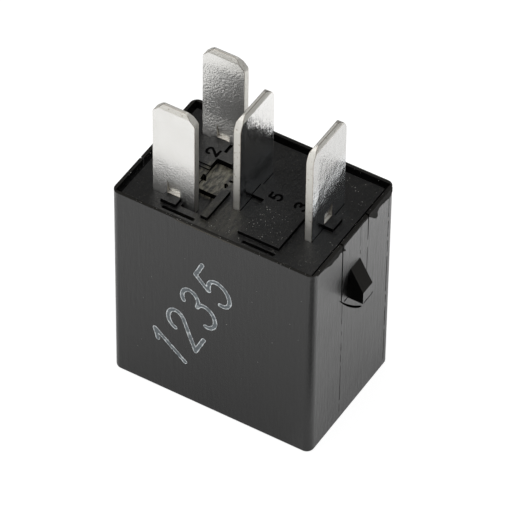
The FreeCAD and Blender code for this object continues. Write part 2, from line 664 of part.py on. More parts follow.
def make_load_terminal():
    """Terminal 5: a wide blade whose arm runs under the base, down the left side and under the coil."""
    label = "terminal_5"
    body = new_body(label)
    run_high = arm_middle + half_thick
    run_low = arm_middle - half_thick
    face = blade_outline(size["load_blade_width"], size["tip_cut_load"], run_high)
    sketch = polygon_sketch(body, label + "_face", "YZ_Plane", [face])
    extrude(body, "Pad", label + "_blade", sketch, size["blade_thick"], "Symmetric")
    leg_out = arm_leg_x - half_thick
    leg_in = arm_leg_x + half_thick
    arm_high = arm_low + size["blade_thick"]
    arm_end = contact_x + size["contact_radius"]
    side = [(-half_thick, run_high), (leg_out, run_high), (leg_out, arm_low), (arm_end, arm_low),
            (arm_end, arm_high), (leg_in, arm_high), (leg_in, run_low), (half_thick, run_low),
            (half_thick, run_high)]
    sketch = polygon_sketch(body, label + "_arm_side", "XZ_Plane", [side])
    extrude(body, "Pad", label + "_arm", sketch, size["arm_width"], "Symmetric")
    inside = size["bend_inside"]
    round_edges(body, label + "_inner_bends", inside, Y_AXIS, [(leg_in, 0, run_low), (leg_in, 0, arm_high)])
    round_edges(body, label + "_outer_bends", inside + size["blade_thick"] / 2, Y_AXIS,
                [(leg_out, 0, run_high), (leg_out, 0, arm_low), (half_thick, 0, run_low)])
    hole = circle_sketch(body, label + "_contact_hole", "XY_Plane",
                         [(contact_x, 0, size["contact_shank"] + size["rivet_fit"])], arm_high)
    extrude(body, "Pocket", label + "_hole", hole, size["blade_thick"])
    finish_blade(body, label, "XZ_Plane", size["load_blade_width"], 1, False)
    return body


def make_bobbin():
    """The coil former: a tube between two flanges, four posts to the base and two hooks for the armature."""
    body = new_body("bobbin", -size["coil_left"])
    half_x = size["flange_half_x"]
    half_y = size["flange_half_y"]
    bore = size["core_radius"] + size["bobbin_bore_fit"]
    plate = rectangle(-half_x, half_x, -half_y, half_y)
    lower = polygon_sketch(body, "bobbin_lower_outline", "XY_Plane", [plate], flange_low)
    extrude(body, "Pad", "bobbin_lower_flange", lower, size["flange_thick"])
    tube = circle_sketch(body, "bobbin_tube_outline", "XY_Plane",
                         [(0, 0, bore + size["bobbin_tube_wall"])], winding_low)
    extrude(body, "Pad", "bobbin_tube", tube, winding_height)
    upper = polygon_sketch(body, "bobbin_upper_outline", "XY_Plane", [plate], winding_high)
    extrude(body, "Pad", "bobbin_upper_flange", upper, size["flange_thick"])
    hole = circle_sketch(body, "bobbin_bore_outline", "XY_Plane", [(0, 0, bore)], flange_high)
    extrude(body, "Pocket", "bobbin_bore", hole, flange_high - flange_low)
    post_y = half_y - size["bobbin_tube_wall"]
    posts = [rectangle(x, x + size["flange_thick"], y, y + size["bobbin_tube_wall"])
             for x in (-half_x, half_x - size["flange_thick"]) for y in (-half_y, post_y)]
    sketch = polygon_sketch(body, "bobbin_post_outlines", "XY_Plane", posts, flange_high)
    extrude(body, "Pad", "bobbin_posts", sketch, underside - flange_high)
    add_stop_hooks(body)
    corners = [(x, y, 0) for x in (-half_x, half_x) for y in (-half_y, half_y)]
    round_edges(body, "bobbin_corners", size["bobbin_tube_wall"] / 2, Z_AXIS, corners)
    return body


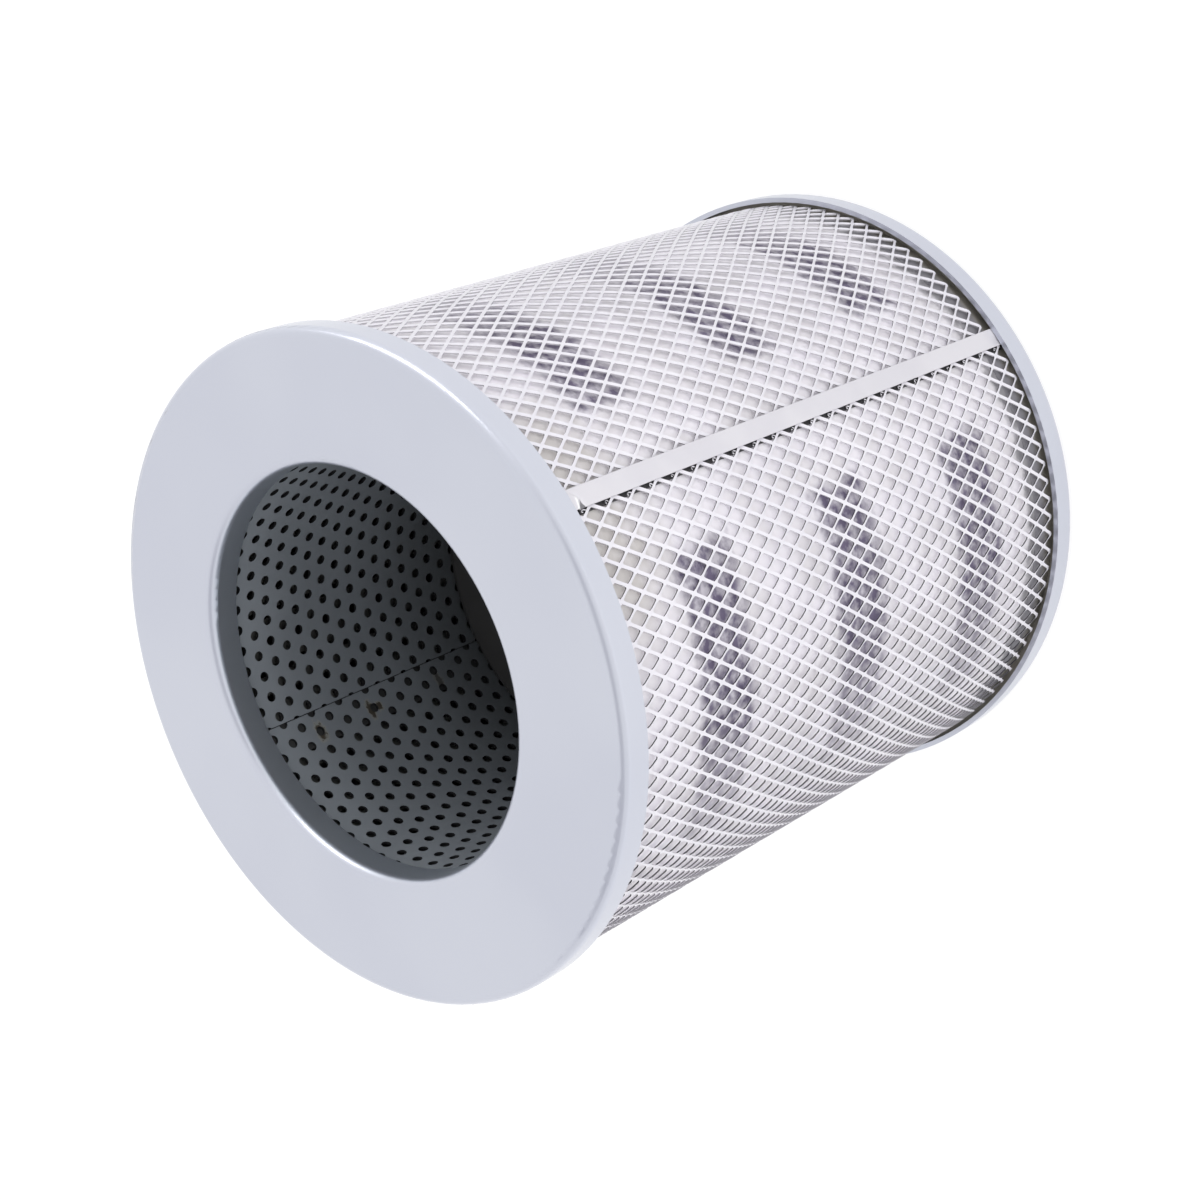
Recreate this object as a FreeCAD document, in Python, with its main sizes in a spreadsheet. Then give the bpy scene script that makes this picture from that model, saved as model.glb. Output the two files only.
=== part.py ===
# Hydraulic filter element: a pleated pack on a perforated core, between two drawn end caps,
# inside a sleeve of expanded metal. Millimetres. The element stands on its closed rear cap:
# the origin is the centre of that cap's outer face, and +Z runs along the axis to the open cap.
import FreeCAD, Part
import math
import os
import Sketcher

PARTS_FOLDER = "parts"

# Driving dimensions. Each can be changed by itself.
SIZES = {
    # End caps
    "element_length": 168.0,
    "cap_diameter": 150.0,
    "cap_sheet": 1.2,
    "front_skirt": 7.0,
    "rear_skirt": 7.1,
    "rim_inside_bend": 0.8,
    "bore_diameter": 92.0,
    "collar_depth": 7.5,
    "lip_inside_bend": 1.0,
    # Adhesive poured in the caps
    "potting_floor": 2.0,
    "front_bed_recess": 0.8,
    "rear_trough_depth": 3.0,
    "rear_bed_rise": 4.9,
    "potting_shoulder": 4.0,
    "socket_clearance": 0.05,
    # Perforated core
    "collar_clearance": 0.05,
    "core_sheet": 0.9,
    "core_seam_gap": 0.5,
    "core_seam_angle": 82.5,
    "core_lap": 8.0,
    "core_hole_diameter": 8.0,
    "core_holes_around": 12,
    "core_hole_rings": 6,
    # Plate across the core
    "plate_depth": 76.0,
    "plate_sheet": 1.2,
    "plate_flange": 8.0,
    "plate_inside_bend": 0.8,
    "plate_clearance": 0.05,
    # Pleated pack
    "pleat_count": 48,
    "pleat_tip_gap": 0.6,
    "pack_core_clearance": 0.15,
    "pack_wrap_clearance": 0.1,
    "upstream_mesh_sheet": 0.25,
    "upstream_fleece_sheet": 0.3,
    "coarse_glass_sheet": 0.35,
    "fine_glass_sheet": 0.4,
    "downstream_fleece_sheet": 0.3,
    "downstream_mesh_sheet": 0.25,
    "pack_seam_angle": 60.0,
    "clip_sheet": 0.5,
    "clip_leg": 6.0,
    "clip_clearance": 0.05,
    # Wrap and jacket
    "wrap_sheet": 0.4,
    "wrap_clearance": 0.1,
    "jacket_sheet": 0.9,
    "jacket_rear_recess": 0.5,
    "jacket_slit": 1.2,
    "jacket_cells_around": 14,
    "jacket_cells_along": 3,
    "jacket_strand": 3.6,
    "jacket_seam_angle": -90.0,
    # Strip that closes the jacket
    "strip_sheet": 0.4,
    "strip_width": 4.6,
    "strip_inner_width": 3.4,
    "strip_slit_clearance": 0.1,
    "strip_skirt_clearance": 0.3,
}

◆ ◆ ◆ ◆

Copy down the whole of the data above, matching it exactly.

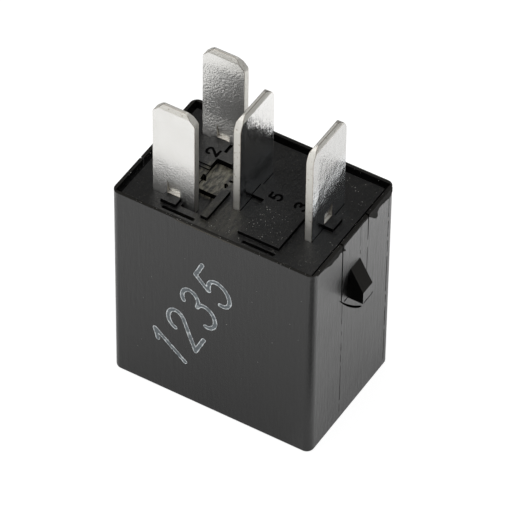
The FreeCAD and Blender code for this object continues. Write part 2, from line 664 of part.py on. More parts follow.
def make_load_terminal():
    """Terminal 5: a wide blade whose arm runs under the base, down the left side and under the coil."""
    label = "terminal_5"
    body = new_body(label)
    run_high = arm_middle + half_thick
    run_low = arm_middle - half_thick
    face = blade_outline(size["load_blade_width"], size["tip_cut_load"], run_high)
    sketch = polygon_sketch(body, label + "_face", "YZ_Plane", [face])
    extrude(body, "Pad", label + "_blade", sketch, size["blade_thick"], "Symmetric")
    leg_out = arm_leg_x - half_thick
    leg_in = arm_leg_x + half_thick
    arm_high = arm_low + size["blade_thick"]
    arm_end = contact_x + size["contact_radius"]
    side = [(-half_thick, run_high), (leg_out, run_high), (leg_out, arm_low), (arm_end, arm_low),
            (arm_end, arm_high), (leg_in, arm_high), (leg_in, run_low), (half_thick, run_low),
            (half_thick, run_high)]
    sketch = polygon_sketch(body, label + "_arm_side", "XZ_Plane", [side])
    extrude(body, "Pad", label + "_arm", sketch, size["arm_width"], "Symmetric")
    inside = size["bend_inside"]
    round_edges(body, label + "_inner_bends", inside, Y_AXIS, [(leg_in, 0, run_low), (leg_in, 0, arm_high)])
    round_edges(body, label + "_outer_bends", inside + size["blade_thick"] / 2, Y_AXIS,
                [(leg_out, 0, run_high), (leg_out, 0, arm_low), (half_thick, 0, run_low)])
    hole = circle_sketch(body, label + "_contact_hole", "XY_Plane",
                         [(contact_x, 0, size["contact_shank"] + size["rivet_fit"])], arm_high)
    extrude(body, "Pocket", label + "_hole", hole, size["blade_thick"])
    finish_blade(body, label, "XZ_Plane", size["load_blade_width"], 1, False)
    return body


def make_bobbin():
    """The coil former: a tube between two flanges, four posts to the base and two hooks for the armature."""
    body = new_body("bobbin", -size["coil_left"])
    half_x = size["flange_half_x"]
    half_y = size["flange_half_y"]
    bore = size["core_radius"] + size["bobbin_bore_fit"]
    plate = rectangle(-half_x, half_x, -half_y, half_y)
    lower = polygon_sketch(body, "bobbin_lower_outline", "XY_Plane", [plate], flange_low)
    extrude(body, "Pad", "bobbin_lower_flange", lower, size["flange_thick"])
    tube = circle_sketch(body, "bobbin_tube_outline", "XY_Plane",
                         [(0, 0, bore + size["bobbin_tube_wall"])], winding_low)
    extrude(body, "Pad", "bobbin_tube", tube, winding_height)
    upper = polygon_sketch(body, "bobbin_upper_outline", "XY_Plane", [plate], winding_high)
    extrude(body, "Pad", "bobbin_upper_flange", upper, size["flange_thick"])
    hole = circle_sketch(body, "bobbin_bore_outline", "XY_Plane", [(0, 0, bore)], flange_high)
    extrude(body, "Pocket", "bobbin_bore", hole, flange_high - flange_low)
    post_y = half_y - size["bobbin_tube_wall"]
    posts = [rectangle(x, x + size["flange_thick"], y, y + size["bobbin_tube_wall"])
             for x in (-half_x, half_x - size["flange_thick"]) for y in (-half_y, post_y)]
    sketch = polygon_sketch(body, "bobbin_post_outlines", "XY_Plane", posts, flange_high)
    extrude(body, "Pad", "bobbin_posts", sketch, underside - flange_high)
    add_stop_hooks(body)
    corners = [(x, y, 0) for x in (-half_x, half_x) for y in (-half_y, half_y)]
    round_edges(body, "bobbin_corners", size["bobbin_tube_wall"] / 2, Z_AXIS, corners)
    return body


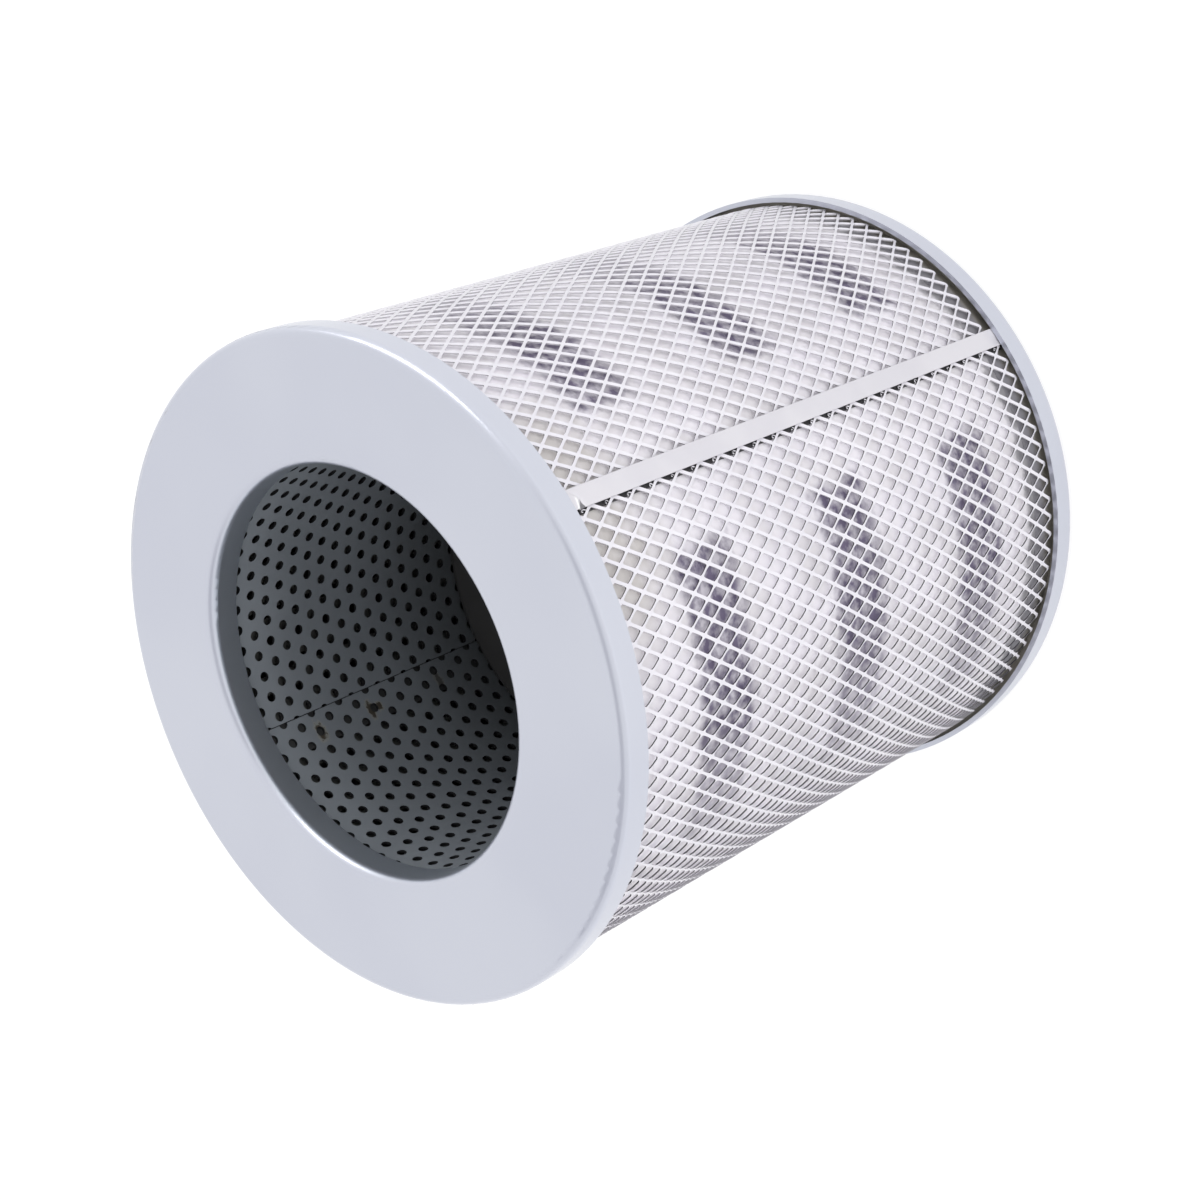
Recreate this object as a FreeCAD document, in Python, with its main sizes in a spreadsheet. Then give the bpy scene script that makes this picture from that model, saved as model.glb. Output the two files only.
=== part.py ===
# Hydraulic filter element: a pleated pack on a perforated core, between two drawn end caps,
# inside a sleeve of expanded metal. Millimetres. The element stands on its closed rear cap:
# the origin is the centre of that cap's outer face, and +Z runs along the axis to the open cap.
import FreeCAD, Part
import math
import os
import Sketcher

PARTS_FOLDER = "parts"

# Driving dimensions. Each can be changed by itself.
SIZES = {
    # End caps
    "element_length": 168.0,
    "cap_diameter": 150.0,
    "cap_sheet": 1.2,
    "front_skirt": 7.0,
    "rear_skirt": 7.1,
    "rim_inside_bend": 0.8,
    "bore_diameter": 92.0,
    "collar_depth": 7.5,
    "lip_inside_bend": 1.0,
    # Adhesive poured in the caps
    "potting_floor": 2.0,
    "front_bed_recess": 0.8,
    "rear_trough_depth": 3.0,
    "rear_bed_rise": 4.9,
    "potting_shoulder": 4.0,
    "socket_clearance": 0.05,
    # Perforated core
    "collar_clearance": 0.05,
    "core_sheet": 0.9,
    "core_seam_gap": 0.5,
    "core_seam_angle": 82.5,
    "core_lap": 8.0,
    "core_hole_diameter": 8.0,
    "core_holes_around": 12,
    "core_hole_rings": 6,
    # Plate across the core
    "plate_depth": 76.0,
    "plate_sheet": 1.2,
    "plate_flange": 8.0,
    "plate_inside_bend": 0.8,
    "plate_clearance": 0.05,
    # Pleated pack
    "pleat_count": 48,
    "pleat_tip_gap": 0.6,
    "pack_core_clearance": 0.15,
    "pack_wrap_clearance": 0.1,
    "upstream_mesh_sheet": 0.25,
    "upstream_fleece_sheet": 0.3,
    "coarse_glass_sheet": 0.35,
    "fine_glass_sheet": 0.4,
    "downstream_fleece_sheet": 0.3,
    "downstream_mesh_sheet": 0.25,
    "pack_seam_angle": 60.0,
    "clip_sheet": 0.5,
    "clip_leg": 6.0,
    "clip_clearance": 0.05,
    # Wrap and jacket
    "wrap_sheet": 0.4,
    "wrap_clearance": 0.1,
    "jacket_sheet": 0.9,
    "jacket_rear_recess": 0.5,
    "jacket_slit": 1.2,
    "jacket_cells_around": 14,
    "jacket_cells_along": 3,
    "jacket_strand": 3.6,
    "jacket_seam_angle": -90.0,
    # Strip that closes the jacket
    "strip_sheet": 0.4,
    "strip_width": 4.6,
    "strip_inner_width": 3.4,
    "strip_slit_clearance": 0.1,
    "strip_skirt_clearance": 0.3,
}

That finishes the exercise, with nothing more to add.